Visualizations and Exploratory Analysis Flashcards
Think about a database. What is an attribute (or dimension, feature, variable)?
An attribute is a data field, representing a characteristic or a feature of a data object.
e.g., customer_ID, name, address
It is essentially what you see in columns
When talking about a database, the rows are data objects and the columns are object’s attributes. True or false?
Very true.
Give some examples of the following attribute types:
a. Nominal
b. Binary
c. Ordinal
d. Numeric (quantity, interval, ratio)
Nominal = categories, states, or “names of things”
e.g., hair color, marital status, occupation
Binary
- nominal attribute with only two states (0 and 1)
- symmetric binary = both outcomes are equally important (e.g. gender)
- asymmetric binary = outcomes are not equally important (e.g. medical test, positive or negative)
Ordinal = values have a meaningful order but the magnitude between successive values is unknown
e.g., small medium large
Numeric
- quantity: integer, real number
- interval: measured on a scale of equal-sized units
- ratio: e.g., length, monetary quantities
What is the difference between discrete and continuous attributes?
Discrete - has only a finite or countably infinite set of values (e.g., zip codes, profession)
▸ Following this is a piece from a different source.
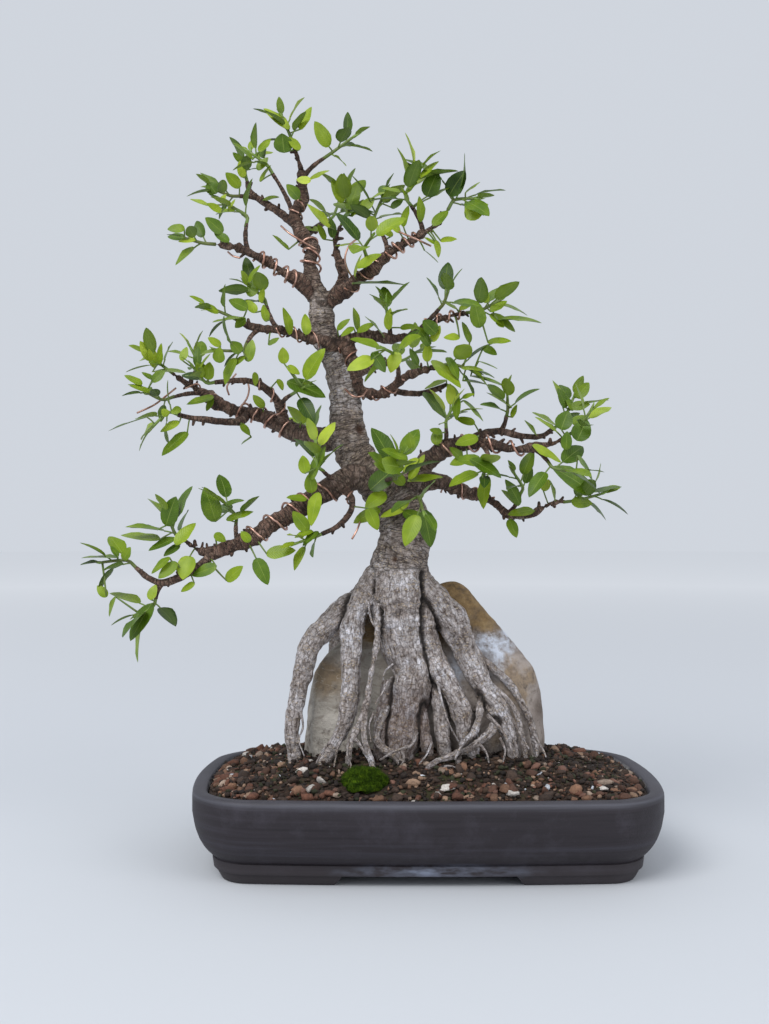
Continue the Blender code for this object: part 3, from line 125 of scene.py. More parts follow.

Continuous - has real numbers (e.g., temperature, height, weight), technically they can be unbounded, but in reality not really
Mean = ?
Average. you know what it is
Median = ?
Middle value if odd number of values, or average of the middle two values otherwise
Mode = ?
Value that occurs most frequently in the data
In a bell shaped distribution, mean = median = mode. True or false?
True
What does a box-plot graph display?
Minimum, Q1 (first quartile), Median, Q3, Maximum
What is an outlier?
A point beyond a specified outlier threshold. Can be easily (or not?) spotted in graphs
Do you know the properties of a normal distribution curve?
You should. Check online.
What is a histogram?
A graph display of tabulated frequencies, shown as bars
What is a quantile plot?
A plot that displays all of the data for two variables, allowing the user to assess both overall behavior and unusual occurrences
Why is a scatter plot useful?
Provides a first look at bivariate data to see clusters of points, outliers etc.